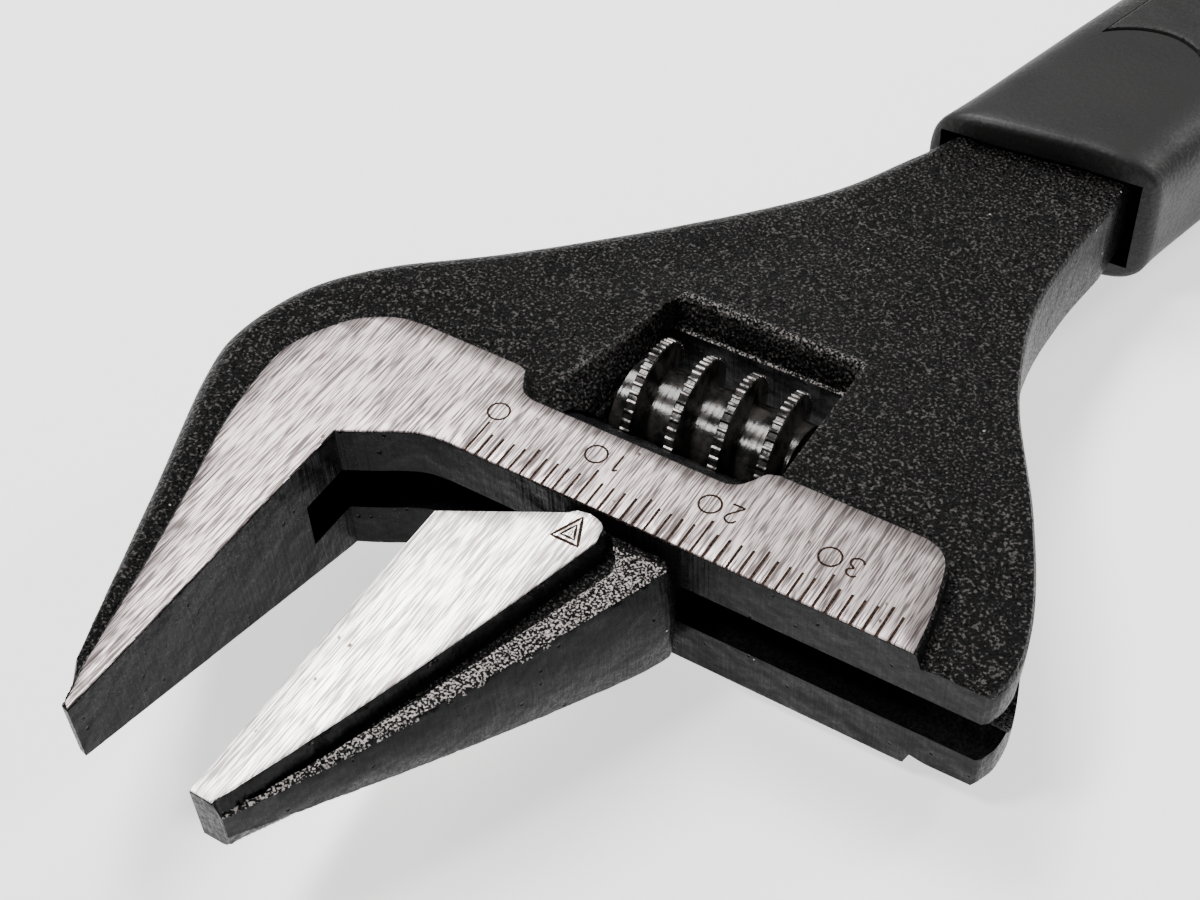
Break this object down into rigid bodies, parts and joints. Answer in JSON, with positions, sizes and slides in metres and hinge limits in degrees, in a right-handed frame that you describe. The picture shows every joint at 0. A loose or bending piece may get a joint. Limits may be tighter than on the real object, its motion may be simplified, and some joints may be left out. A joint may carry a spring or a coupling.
{
  "type": "adjustable wrench",
  "caption": "Adjustable wrench with thin tapered jaws, a sliding jaw driven by a knurled worm, an opening scale and a moulded grip.",
  "frame": {"origin": "middle of the fixed jaw's gripping face, on the head's middle plane", "axes": "+X out of the fixed jaw's gripping face, the way the movable jaw opens; +Y from the jaws towards the handle; +Z out of the face with the scale"},
  "size_m": [0.0872, 0.2058, 0.0164],
  "materials": {
    "forged_black": "grainy black oxide on forged steel, with polished plates",
    "jaw_black": "black oxide on ground and forged steel, polished plates",
    "polished_steel": "ground bright across the head",
    "worm_black": "glossy black oxide, knurled rims",
    "pin_steel": "turned",
    "spring_steel": "drawn wire",
    "grip_plastic": "fine moulded grain",
    "grip_rubber": "coarse moulded grain"
  },
  "bodies": {
    "frame": {"body": "forged_black", "worm_pin": "pin_steel", "worm_spring": "spring_steel", "grip_sleeve": "grip_plastic", "grip_inlay_top": "grip_rubber", "grip_inlay_bottom": "grip_rubber"},
    "jaw": {"movable_jaw": "jaw_black"},
    "worm": {"worm": "worm_black"}
  },
  "joints": [
    {"name": "jaw_slide", "type": "slide", "parent": "frame", "child": "jaw", "axis": [1, 0, 0], "range_m": [-0.0114, 0.0245]},
    {"name": "worm_spin", "type": "hinge", "parent": "frame", "child": "worm", "pos_m": [0.0152, 0.034, 0], "axis": [1, 0, 0], "range_deg": [-2206, 1027]}
  ],
  "couplings": [
    {"joint": "worm_spin", "follows": "jaw_slide", "rad_per_m": -1570.8}
  ]
}
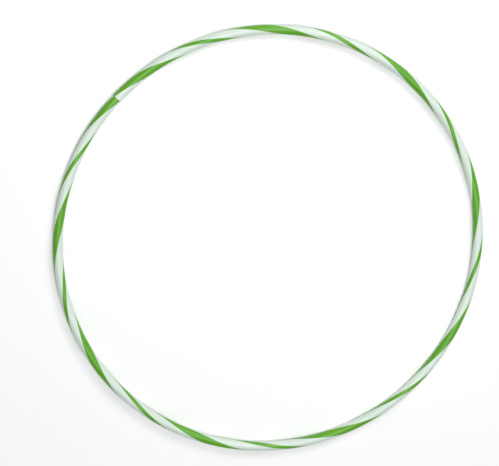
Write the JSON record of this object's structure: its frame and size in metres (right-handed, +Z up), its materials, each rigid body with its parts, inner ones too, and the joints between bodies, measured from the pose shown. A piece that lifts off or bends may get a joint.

___

Go through the data and return every record exactly.

Expected answer:
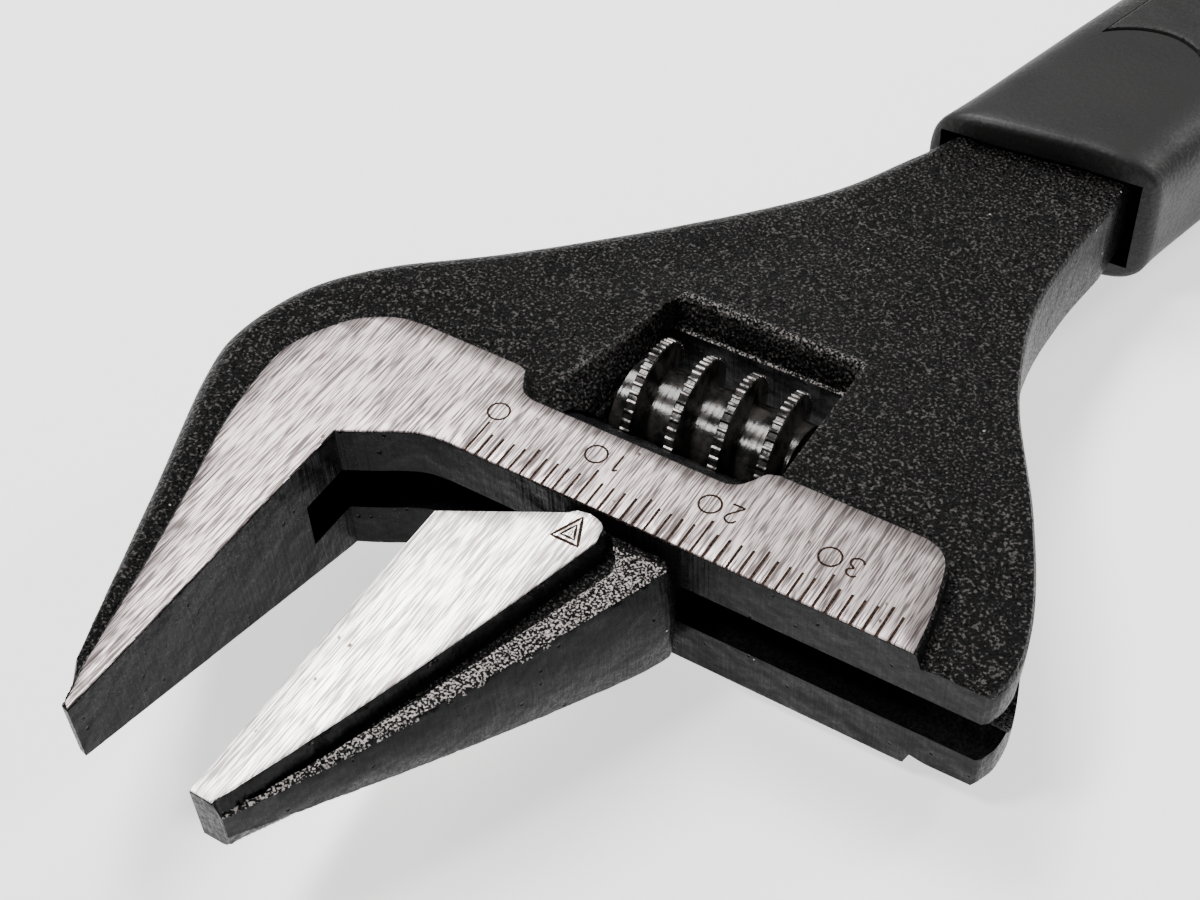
Break this object down into rigid bodies, parts and joints. Answer in JSON, with positions, sizes and slides in metres and hinge limits in degrees, in a right-handed frame that you describe. The picture shows every joint at 0. A loose or bending piece may get a joint. Limits may be tighter than on the real object, its motion may be simplified, and some joints may be left out. A joint may carry a spring or a coupling.
{
  "type": "adjustable wrench",
  "caption": "Adjustable wrench with thin tapered jaws, a sliding jaw driven by a knurled worm, an opening scale and a moulded grip.",
  "frame": {"origin": "middle of the fixed jaw's gripping face, on the head's middle plane", "axes": "+X out of the fixed jaw's gripping face, the way the movable jaw opens; +Y from the jaws towards the handle; +Z out of the face with the scale"},
  "size_m": [0.0872, 0.2058, 0.0164],
  "materials": {
    "forged_black": "grainy black oxide on forged steel, with polished plates",
    "jaw_black": "black oxide on ground and forged steel, polished plates",
    "polished_steel": "ground bright across the head",
    "worm_black": "glossy black oxide, knurled rims",
    "pin_steel": "turned",
    "spring_steel": "drawn wire",
    "grip_plastic": "fine moulded grain",
    "grip_rubber": "coarse moulded grain"
  },
  "bodies": {
    "frame": {"body": "forged_black", "worm_pin": "pin_steel", "worm_spring": "spring_steel", "grip_sleeve": "grip_plastic", "grip_inlay_top": "grip_rubber", "grip_inlay_bottom": "grip_rubber"},
    "jaw": {"movable_jaw": "jaw_black"},
    "worm": {"worm": "worm_black"}
  },
  "joints": [
    {"name": "jaw_slide", "type": "slide", "parent": "frame", "child": "jaw", "axis": [1, 0, 0], "range_m": [-0.0114, 0.0245]},
    {"name": "worm_spin", "type": "hinge", "parent": "frame", "child": "worm", "pos_m": [0.0152, 0.034, 0], "axis": [1, 0, 0], "range_deg": [-2206, 1027]}
  ],
  "couplings": [
    {"joint": "worm_spin", "follows": "jaw_slide", "rad_per_m": -1570.8}
  ]
}
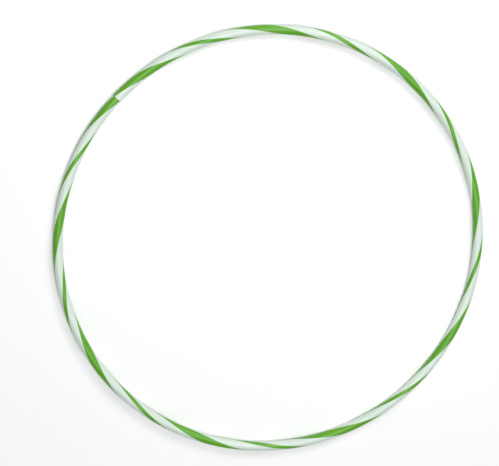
Write the JSON record of this object's structure: its frame and size in metres (right-handed, +Z up), its materials, each rigid body with its parts, inner ones too, and the joints between bodies, measured from the pose shown. A piece that lifts off or bends may get a joint.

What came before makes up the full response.